═════ DATA SUPPLIED ═════

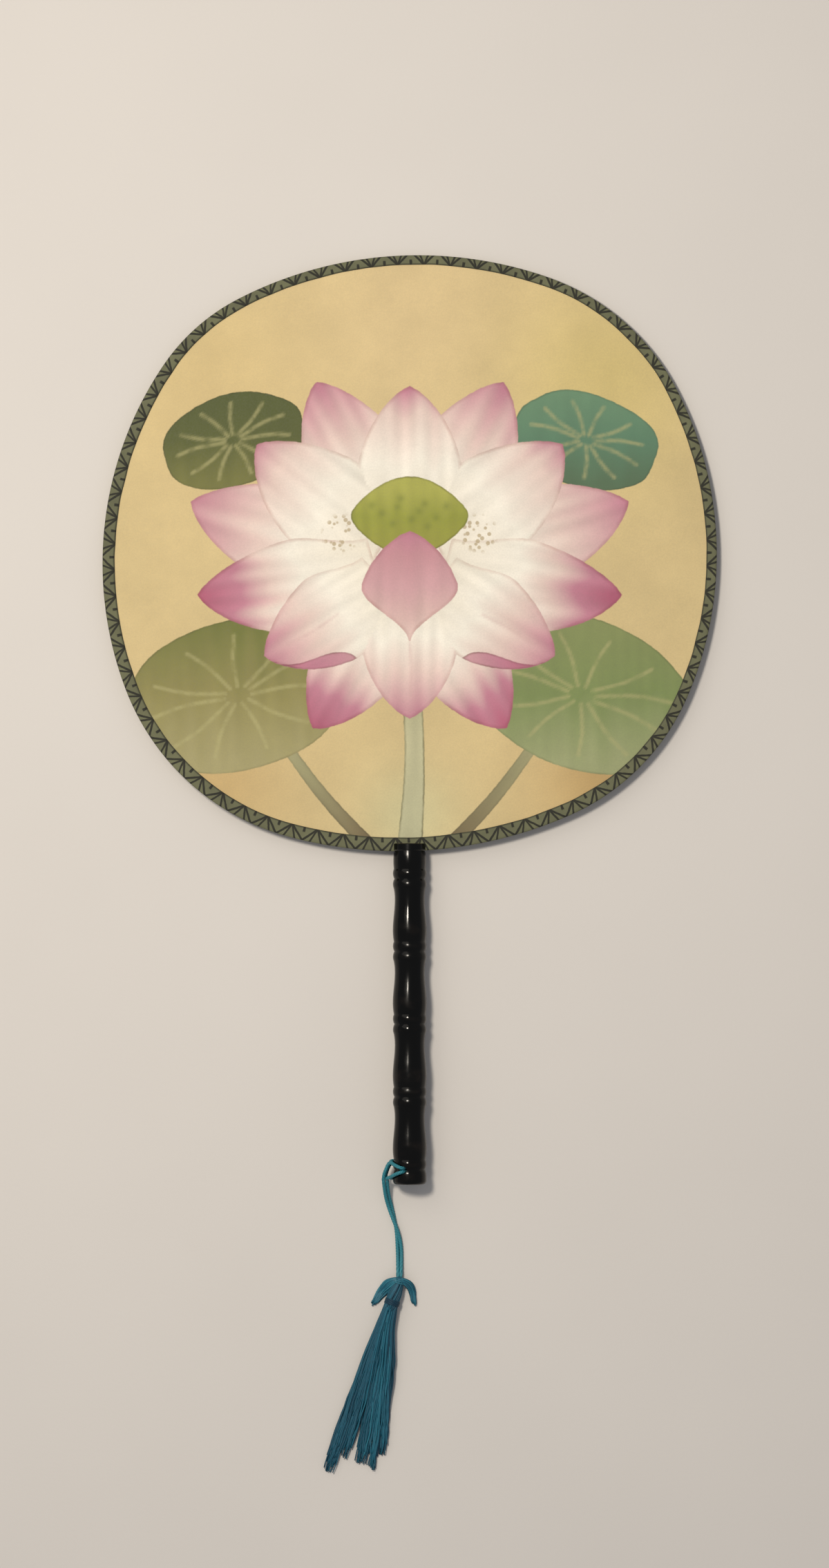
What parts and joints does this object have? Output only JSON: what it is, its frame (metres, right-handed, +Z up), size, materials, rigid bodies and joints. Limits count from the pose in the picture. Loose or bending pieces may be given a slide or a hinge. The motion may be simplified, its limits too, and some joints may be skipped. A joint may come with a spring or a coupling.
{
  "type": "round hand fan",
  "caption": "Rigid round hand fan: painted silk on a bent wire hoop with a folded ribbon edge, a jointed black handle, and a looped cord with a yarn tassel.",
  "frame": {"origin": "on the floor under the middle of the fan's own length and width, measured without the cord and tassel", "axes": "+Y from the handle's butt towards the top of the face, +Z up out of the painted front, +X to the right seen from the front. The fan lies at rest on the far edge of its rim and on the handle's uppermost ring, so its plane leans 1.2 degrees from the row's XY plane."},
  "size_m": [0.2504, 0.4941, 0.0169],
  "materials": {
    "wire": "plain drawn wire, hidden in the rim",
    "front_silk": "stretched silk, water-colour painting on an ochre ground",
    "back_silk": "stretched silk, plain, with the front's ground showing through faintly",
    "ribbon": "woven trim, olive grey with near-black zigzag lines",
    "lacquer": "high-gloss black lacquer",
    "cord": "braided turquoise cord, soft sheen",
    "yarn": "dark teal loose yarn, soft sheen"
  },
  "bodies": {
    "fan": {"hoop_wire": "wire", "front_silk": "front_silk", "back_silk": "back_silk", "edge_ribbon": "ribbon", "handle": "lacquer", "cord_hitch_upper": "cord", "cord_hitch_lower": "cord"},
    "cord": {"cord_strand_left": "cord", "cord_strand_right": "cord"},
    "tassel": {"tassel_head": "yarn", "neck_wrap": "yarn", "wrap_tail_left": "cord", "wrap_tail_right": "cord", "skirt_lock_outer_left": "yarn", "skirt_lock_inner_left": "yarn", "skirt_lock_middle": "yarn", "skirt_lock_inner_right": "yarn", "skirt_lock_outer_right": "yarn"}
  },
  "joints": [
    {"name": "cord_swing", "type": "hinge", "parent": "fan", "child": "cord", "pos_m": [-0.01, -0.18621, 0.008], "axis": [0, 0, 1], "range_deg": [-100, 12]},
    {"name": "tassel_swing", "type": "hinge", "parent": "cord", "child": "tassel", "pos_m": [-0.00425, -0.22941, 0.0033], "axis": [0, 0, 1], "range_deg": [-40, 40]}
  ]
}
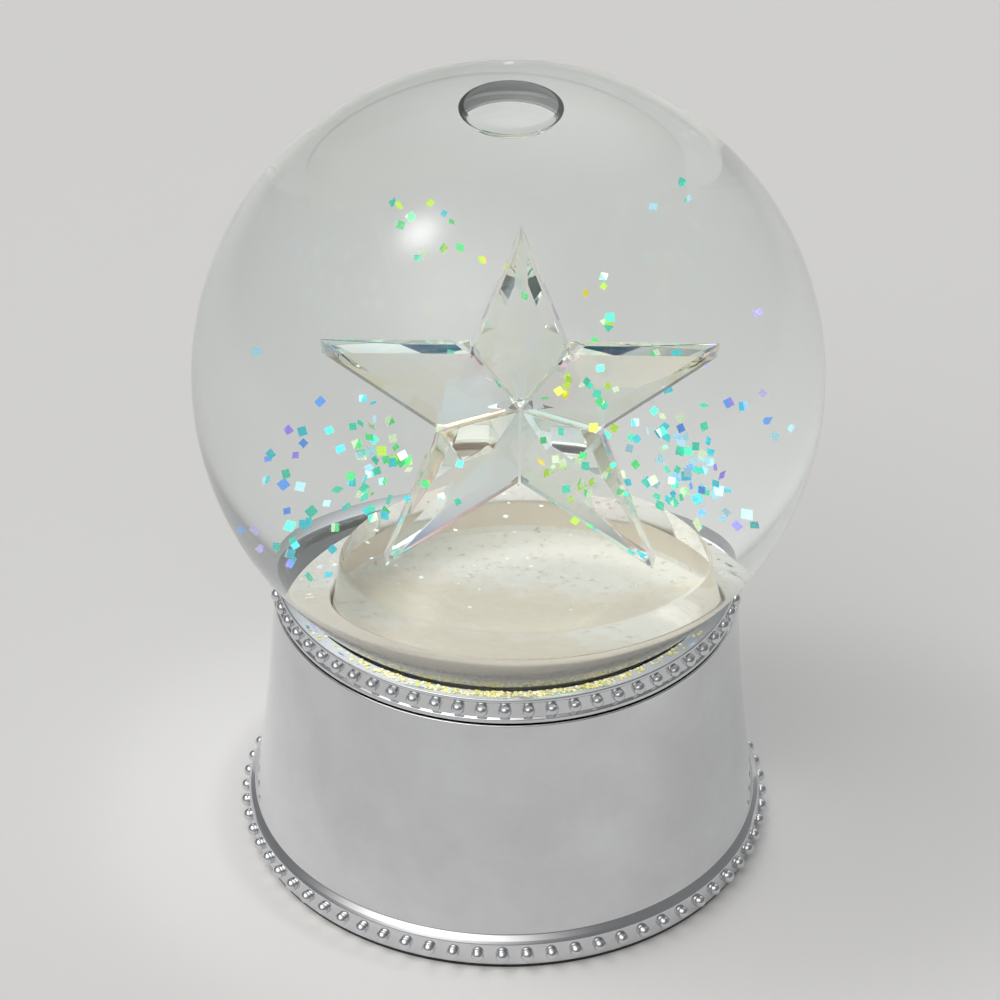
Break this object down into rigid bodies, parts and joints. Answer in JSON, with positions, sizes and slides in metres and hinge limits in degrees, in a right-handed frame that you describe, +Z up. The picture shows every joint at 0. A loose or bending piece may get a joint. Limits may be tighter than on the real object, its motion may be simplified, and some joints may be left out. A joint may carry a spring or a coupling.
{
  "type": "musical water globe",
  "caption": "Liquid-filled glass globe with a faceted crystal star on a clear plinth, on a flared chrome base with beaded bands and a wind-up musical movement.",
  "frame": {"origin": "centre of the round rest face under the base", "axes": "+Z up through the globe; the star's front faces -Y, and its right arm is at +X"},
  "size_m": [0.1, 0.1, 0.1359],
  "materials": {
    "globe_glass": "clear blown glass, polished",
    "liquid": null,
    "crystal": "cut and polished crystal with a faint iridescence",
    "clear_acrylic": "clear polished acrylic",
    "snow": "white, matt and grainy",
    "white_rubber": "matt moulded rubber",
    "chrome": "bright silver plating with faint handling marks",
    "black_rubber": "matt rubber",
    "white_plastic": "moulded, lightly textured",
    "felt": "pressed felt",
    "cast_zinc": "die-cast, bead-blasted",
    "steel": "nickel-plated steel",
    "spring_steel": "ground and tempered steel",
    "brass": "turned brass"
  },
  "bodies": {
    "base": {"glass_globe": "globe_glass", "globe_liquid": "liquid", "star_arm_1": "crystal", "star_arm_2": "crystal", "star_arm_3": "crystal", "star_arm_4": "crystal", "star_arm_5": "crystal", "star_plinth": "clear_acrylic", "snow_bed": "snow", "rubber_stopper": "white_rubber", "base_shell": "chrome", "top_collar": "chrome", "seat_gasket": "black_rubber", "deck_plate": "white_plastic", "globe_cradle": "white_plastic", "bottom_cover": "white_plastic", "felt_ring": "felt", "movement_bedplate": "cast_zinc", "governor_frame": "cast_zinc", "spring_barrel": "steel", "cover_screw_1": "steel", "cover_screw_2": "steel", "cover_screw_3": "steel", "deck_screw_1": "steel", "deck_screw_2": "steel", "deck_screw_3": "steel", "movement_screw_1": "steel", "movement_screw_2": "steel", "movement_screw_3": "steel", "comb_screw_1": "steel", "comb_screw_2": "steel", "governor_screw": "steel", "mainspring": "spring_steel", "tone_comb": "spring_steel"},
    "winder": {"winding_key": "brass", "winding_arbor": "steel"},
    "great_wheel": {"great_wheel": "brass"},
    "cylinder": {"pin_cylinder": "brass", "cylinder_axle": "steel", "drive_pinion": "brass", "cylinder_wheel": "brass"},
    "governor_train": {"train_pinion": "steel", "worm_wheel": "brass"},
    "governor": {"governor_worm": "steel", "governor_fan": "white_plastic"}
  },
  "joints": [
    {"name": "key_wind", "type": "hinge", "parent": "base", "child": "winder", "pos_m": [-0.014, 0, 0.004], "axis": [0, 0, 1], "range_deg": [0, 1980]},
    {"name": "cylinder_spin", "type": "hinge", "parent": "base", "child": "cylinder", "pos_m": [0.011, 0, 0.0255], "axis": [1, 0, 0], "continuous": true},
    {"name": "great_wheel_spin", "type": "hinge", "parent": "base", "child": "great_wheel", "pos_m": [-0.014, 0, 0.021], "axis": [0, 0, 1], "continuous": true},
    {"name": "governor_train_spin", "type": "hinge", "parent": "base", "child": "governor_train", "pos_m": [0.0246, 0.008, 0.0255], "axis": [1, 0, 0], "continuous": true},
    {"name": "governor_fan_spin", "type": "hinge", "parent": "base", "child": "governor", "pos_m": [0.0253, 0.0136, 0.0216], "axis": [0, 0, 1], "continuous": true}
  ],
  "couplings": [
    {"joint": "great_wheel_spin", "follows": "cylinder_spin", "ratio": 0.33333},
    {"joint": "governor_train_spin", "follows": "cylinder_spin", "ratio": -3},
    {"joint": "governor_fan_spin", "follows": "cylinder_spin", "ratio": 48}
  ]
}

═════

> _SET EXERCISE_
Write out all of the records above exactly as they appear.

> _RIGHT ANSWER_
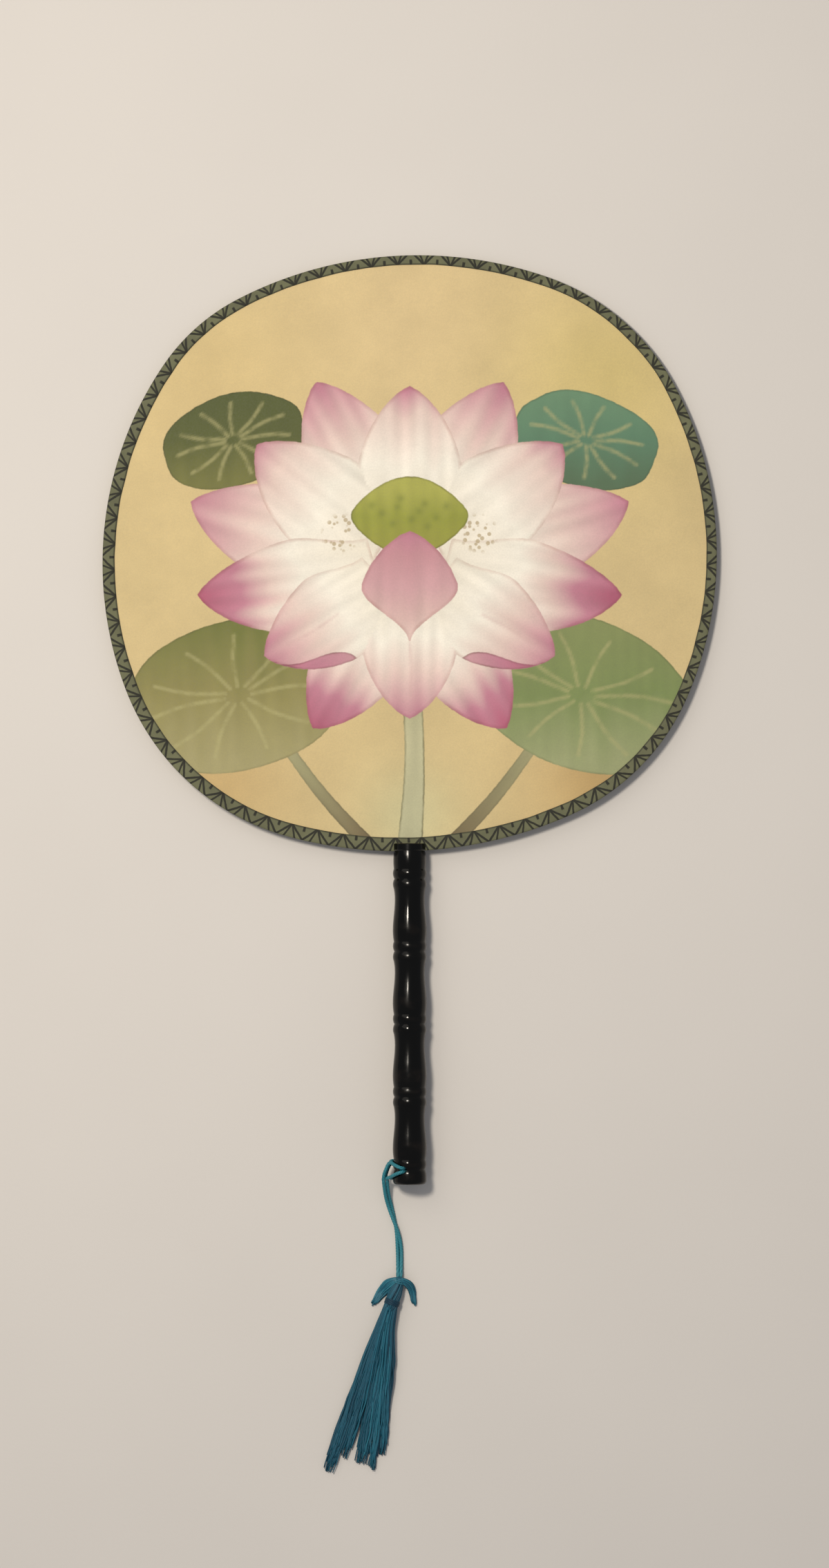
What parts and joints does this object have? Output only JSON: what it is, its frame (metres, right-handed, +Z up), size, materials, rigid bodies and joints. Limits count from the pose in the picture. Loose or bending pieces may be given a slide or a hinge. The motion may be simplified, its limits too, and some joints may be skipped. A joint may come with a spring or a coupling.
{
  "type": "round hand fan",
  "caption": "Rigid round hand fan: painted silk on a bent wire hoop with a folded ribbon edge, a jointed black handle, and a looped cord with a yarn tassel.",
  "frame": {"origin": "on the floor under the middle of the fan's own length and width, measured without the cord and tassel", "axes": "+Y from the handle's butt towards the top of the face, +Z up out of the painted front, +X to the right seen from the front. The fan lies at rest on the far edge of its rim and on the handle's uppermost ring, so its plane leans 1.2 degrees from the row's XY plane."},
  "size_m": [0.2504, 0.4941, 0.0169],
  "materials": {
    "wire": "plain drawn wire, hidden in the rim",
    "front_silk": "stretched silk, water-colour painting on an ochre ground",
    "back_silk": "stretched silk, plain, with the front's ground showing through faintly",
    "ribbon": "woven trim, olive grey with near-black zigzag lines",
    "lacquer": "high-gloss black lacquer",
    "cord": "braided turquoise cord, soft sheen",
    "yarn": "dark teal loose yarn, soft sheen"
  },
  "bodies": {
    "fan": {"hoop_wire": "wire", "front_silk": "front_silk", "back_silk": "back_silk", "edge_ribbon": "ribbon", "handle": "lacquer", "cord_hitch_upper": "cord", "cord_hitch_lower": "cord"},
    "cord": {"cord_strand_left": "cord", "cord_strand_right": "cord"},
    "tassel": {"tassel_head": "yarn", "neck_wrap": "yarn", "wrap_tail_left": "cord", "wrap_tail_right": "cord", "skirt_lock_outer_left": "yarn", "skirt_lock_inner_left": "yarn", "skirt_lock_middle": "yarn", "skirt_lock_inner_right": "yarn", "skirt_lock_outer_right": "yarn"}
  },
  "joints": [
    {"name": "cord_swing", "type": "hinge", "parent": "fan", "child": "cord", "pos_m": [-0.01, -0.18621, 0.008], "axis": [0, 0, 1], "range_deg": [-100, 12]},
    {"name": "tassel_swing", "type": "hinge", "parent": "cord", "child": "tassel", "pos_m": [-0.00425, -0.22941, 0.0033], "axis": [0, 0, 1], "range_deg": [-40, 40]}
  ]
}
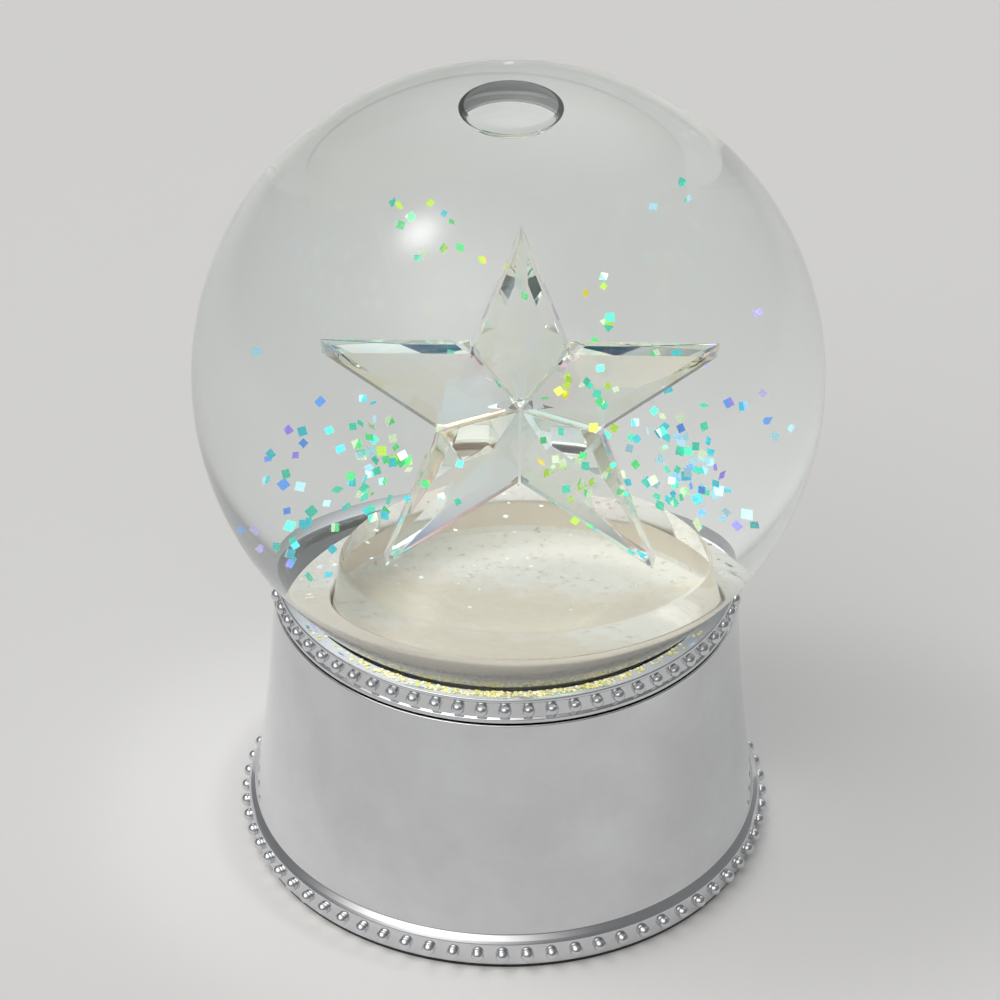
Break this object down into rigid bodies, parts and joints. Answer in JSON, with positions, sizes and slides in metres and hinge limits in degrees, in a right-handed frame that you describe, +Z up. The picture shows every joint at 0. A loose or bending piece may get a joint. Limits may be tighter than on the real object, its motion may be simplified, and some joints may be left out. A joint may carry a spring or a coupling.
{
  "type": "musical water globe",
  "caption": "Liquid-filled glass globe with a faceted crystal star on a clear plinth, on a flared chrome base with beaded bands and a wind-up musical movement.",
  "frame": {"origin": "centre of the round rest face under the base", "axes": "+Z up through the globe; the star's front faces -Y, and its right arm is at +X"},
  "size_m": [0.1, 0.1, 0.1359],
  "materials": {
    "globe_glass": "clear blown glass, polished",
    "liquid": null,
    "crystal": "cut and polished crystal with a faint iridescence",
    "clear_acrylic": "clear polished acrylic",
    "snow": "white, matt and grainy",
    "white_rubber": "matt moulded rubber",
    "chrome": "bright silver plating with faint handling marks",
    "black_rubber": "matt rubber",
    "white_plastic": "moulded, lightly textured",
    "felt": "pressed felt",
    "cast_zinc": "die-cast, bead-blasted",
    "steel": "nickel-plated steel",
    "spring_steel": "ground and tempered steel",
    "brass": "turned brass"
  },
  "bodies": {
    "base": {"glass_globe": "globe_glass", "globe_liquid": "liquid", "star_arm_1": "crystal", "star_arm_2": "crystal", "star_arm_3": "crystal", "star_arm_4": "crystal", "star_arm_5": "crystal", "star_plinth": "clear_acrylic", "snow_bed": "snow", "rubber_stopper": "white_rubber", "base_shell": "chrome", "top_collar": "chrome", "seat_gasket": "black_rubber", "deck_plate": "white_plastic", "globe_cradle": "white_plastic", "bottom_cover": "white_plastic", "felt_ring": "felt", "movement_bedplate": "cast_zinc", "governor_frame": "cast_zinc", "spring_barrel": "steel", "cover_screw_1": "steel", "cover_screw_2": "steel", "cover_screw_3": "steel", "deck_screw_1": "steel", "deck_screw_2": "steel", "deck_screw_3": "steel", "movement_screw_1": "steel", "movement_screw_2": "steel", "movement_screw_3": "steel", "comb_screw_1": "steel", "comb_screw_2": "steel", "governor_screw": "steel", "mainspring": "spring_steel", "tone_comb": "spring_steel"},
    "winder": {"winding_key": "brass", "winding_arbor": "steel"},
    "great_wheel": {"great_wheel": "brass"},
    "cylinder": {"pin_cylinder": "brass", "cylinder_axle": "steel", "drive_pinion": "brass", "cylinder_wheel": "brass"},
    "governor_train": {"train_pinion": "steel", "worm_wheel": "brass"},
    "governor": {"governor_worm": "steel", "governor_fan": "white_plastic"}
  },
  "joints": [
    {"name": "key_wind", "type": "hinge", "parent": "base", "child": "winder", "pos_m": [-0.014, 0, 0.004], "axis": [0, 0, 1], "range_deg": [0, 1980]},
    {"name": "cylinder_spin", "type": "hinge", "parent": "base", "child": "cylinder", "pos_m": [0.011, 0, 0.0255], "axis": [1, 0, 0], "continuous": true},
    {"name": "great_wheel_spin", "type": "hinge", "parent": "base", "child": "great_wheel", "pos_m": [-0.014, 0, 0.021], "axis": [0, 0, 1], "continuous": true},
    {"name": "governor_train_spin", "type": "hinge", "parent": "base", "child": "governor_train", "pos_m": [0.0246, 0.008, 0.0255], "axis": [1, 0, 0], "continuous": true},
    {"name": "governor_fan_spin", "type": "hinge", "parent": "base", "child": "governor", "pos_m": [0.0253, 0.0136, 0.0216], "axis": [0, 0, 1], "continuous": true}
  ],
  "couplings": [
    {"joint": "great_wheel_spin", "follows": "cylinder_spin", "ratio": 0.33333},
    {"joint": "governor_train_spin", "follows": "cylinder_spin", "ratio": -3},
    {"joint": "governor_fan_spin", "follows": "cylinder_spin", "ratio": 48}
  ]
}